In our population thepercentage of babies with withdrawal signs is higher than the one detected in the studies carried out in France ( 11 % ), Israel ( 11,6%) and Finland ( 4 % ), but it is lower than the results obtained in Australia ( 27% ). It is possible to consider that the high percentage of babies with withdrawal signs found in the population we evaluated might be influenced by the socio – economic situation of their families, which could be identified as a population at risk. This hypothesis must be confirmed by further research.
This experience has provided us a first perception which suggests that the majority of the infants with withdrawal signs could present a reversible condition and they could recover their developmental capacities before this situation becomes pathological. At a preliminary glance, this improvement seems to be the result of the intervention and follow up by the pediatrician integrated in a team with mental health professionals, in the primary level of care.
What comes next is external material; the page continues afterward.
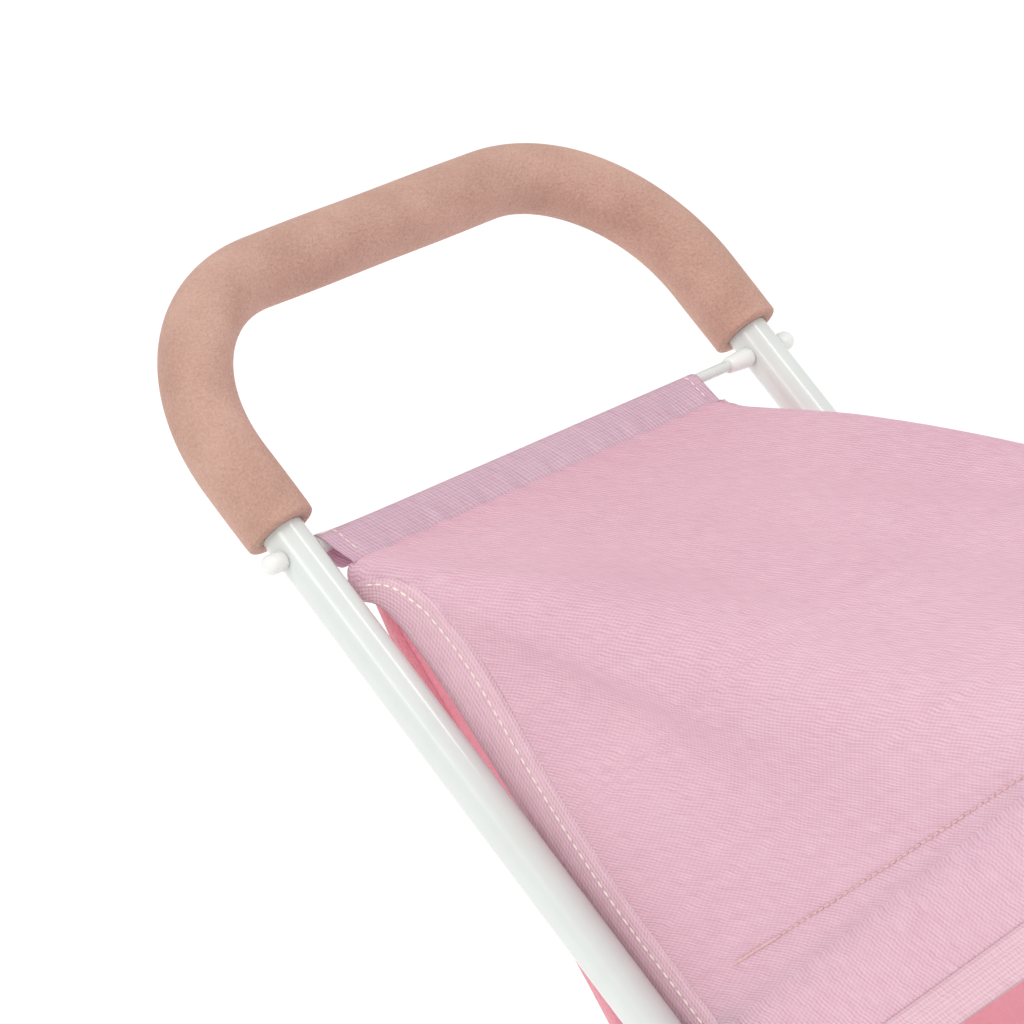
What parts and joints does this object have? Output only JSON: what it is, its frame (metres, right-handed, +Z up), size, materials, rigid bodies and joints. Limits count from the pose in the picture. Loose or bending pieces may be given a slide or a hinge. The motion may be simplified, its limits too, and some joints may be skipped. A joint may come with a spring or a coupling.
{
  "type": "doll stroller",
  "caption": "Folding toy stroller for a doll: U-shaped tube frame with foam grip, scissor rear frame, sling seat, folding canopy, swivelling double front wheels.",
  "frame": {"origin": "on the floor under the middle of the bounding box", "axes": "+Z up, -Y the way the stroller faces and rolls, +X its right side"},
  "size_m": [0.2872, 0.4566, 0.5576],
  "materials": {
    "frame_paint": "gloss white powder coat on steel tube",
    "grip_foam": "matte dusty terracotta pink foam sleeve",
    "white_plastic": "moulded white plastic, satin",
    "hub_plastic": "moulded white wheel hub, satin",
    "fastener_steel": "zinc plated, bright",
    "tyre": "matte soft grey rubber",
    "canopy_twill": "pink satin-sheen twill",
    "seat_cloth": "coral pink plain weave"
  },
  "bodies": {
    "main_frame": {"main_frame_tube": "frame_paint", "foam_grip": "grip_foam", "top_rod": "frame_paint", "rod_cap_left": "white_plastic", "rod_cap_right": "white_plastic", "rod_bush_left": "white_plastic", "rod_bush_right": "white_plastic", "front_cross_tube": "frame_paint", "front_cross_screw_left": "fastener_steel", "front_cross_screw_right": "fastener_steel", "caster_socket_left": "white_plastic", "caster_socket_right": "white_plastic", "fold_rivet_left": "fastener_steel", "fold_rivet_right": "fastener_steel", "fold_spacer_left": "white_plastic", "fold_spacer_right": "white_plastic", "lock_plate_left": "white_plastic", "lock_plate_right": "white_plastic", "lock_screw_left": "fastener_steel", "lock_screw_right": "fastener_steel", "bow_rivet_left": "fastener_steel", "bow_rivet_right": "fastener_steel", "seat_back": "seat_cloth"},
    "rear_frame": {"rear_frame_tube": "frame_paint", "rear_cross_tube": "frame_paint", "rear_cross_screw_left": "fastener_steel", "rear_cross_screw_right": "fastener_steel", "axle_bracket_left": "white_plastic", "axle_bracket_right": "white_plastic", "rear_axle_left": "fastener_steel", "rear_axle_right": "fastener_steel", "lock_stud_left": "fastener_steel", "lock_stud_right": "fastener_steel", "seat_base": "seat_cloth"},
    "canopy": {"canopy_bow": "frame_paint", "bow_knuckle_left": "white_plastic", "bow_knuckle_right": "white_plastic", "canopy_fabric": "canopy_twill"},
    "caster_left": {"caster_fork_left": "white_plastic", "front_axle_left": "fastener_steel"},
    "caster_right": {"caster_fork_right": "white_plastic", "front_axle_right": "fastener_steel"},
    "front_wheels_left": {"front_left_inner_hub": "hub_plastic", "front_left_inner_tyre": "tyre", "front_left_outer_hub": "hub_plastic", "front_left_outer_tyre": "tyre"},
    "front_wheels_right": {"front_right_inner_hub": "hub_plastic", "front_right_inner_tyre": "tyre", "front_right_outer_hub": "hub_plastic", "front_right_outer_tyre": "tyre"},
    "rear_wheels_left": {"rear_left_inner_hub": "hub_plastic", "rear_left_inner_tyre": "tyre", "rear_left_outer_hub": "hub_plastic", "rear_left_outer_tyre": "tyre"},
    "rear_wheels_right": {"rear_right_inner_hub": "hub_plastic", "rear_right_inner_tyre": "tyre", "rear_right_outer_hub": "hub_plastic", "rear_right_outer_tyre": "tyre"}
  },
  "joints": [
    {"name": "frame_fold", "type": "hinge", "parent": "main_frame", "child": "rear_frame", "pos_m": [0, -0.09313, 0.22693], "axis": [-1, 0, 0], "range_deg": [0, 55]},
    {"name": "canopy_fold", "type": "hinge", "parent": "main_frame", "child": "canopy", "pos_m": [0, -0.01764, 0.34896], "axis": [-1, 0, 0], "range_deg": [0, 80], "deforming": ["canopy_fabric"]},
    {"name": "caster_swivel_left", "type": "hinge", "parent": "main_frame", "child": "caster_left", "pos_m": [-0.121, -0.17955, 0.07579], "axis": [0, 0, 1], "continuous": true},
    {"name": "caster_swivel_right", "type": "hinge", "parent": "main_frame", "child": "caster_right", "pos_m": [0.121, -0.17955, 0.07579], "axis": [0, 0, 1], "continuous": true},
    {"name": "front_wheel_spin_left", "type": "hinge", "parent": "caster_left", "child": "front_wheels_left", "pos_m": [-0.121, -0.16155, 0.03569], "axis": [1, 0, 0], "continuous": true},
    {"name": "front_wheel_spin_right", "type": "hinge", "parent": "caster_right", "child": "front_wheels_right", "pos_m": [0.121, -0.16155, 0.03569], "axis": [1, 0, 0], "continuous": true},
    {"name": "rear_wheel_spin_left", "type": "hinge", "parent": "rear_frame", "child": "rear_wheels_left", "pos_m": [-0.104, 0.13045, 0.03569], "axis": [1, 0, 0], "continuous": true},
    {"name": "rear_wheel_spin_right", "type": "hinge", "parent": "rear_frame", "child": "rear_wheels_right", "pos_m": [0.104, 0.13045, 0.03569], "axis": [1, 0, 0], "continuous": true}
  ]
}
Based on this experience, we observed that once the difficulties detected in the baby are pointed of to his caregivers, it becomes the beginning of an intervention that engender their recognition of new resources that will help at improving the baby’s condition.In the future we may offer pediatricians training aimed at deepening their knowledge in the specific items of the scale and being more focused in their intervention to the unique characteristics of each infant and parent.
Through this experience, we have observed that the application of the scale in the pediatric consultation allows for a more global and systematized perspective of infant development and relational capacities. In the context of the services provided to the community of babies and parents in Uruguay, this is a start for increasing the awareness among pediatricians and parents of the infant’s needs and development, and of the potential for change.In the light of these preliminary results, we aim in the future to look more precisely at the content of the intervention, especially for those infants with high scores of sustained withdrawal signs.
Infancy, interdisciplinary studies, early detection, sustained withdrawal, early emotional development.
The International Psychoanalytic Association and the Latin American Psychoanalytical Federation elected this Project for the 15th Research Training Program which was held in the University College of London in August 2009, and this participation was supported financially by both institutions. Dr. P. Fonagy and Dr. R. Emde were the mentors of this project. We thanks to their contributions and the ones from the fellows of the program to continue with a new step of our study.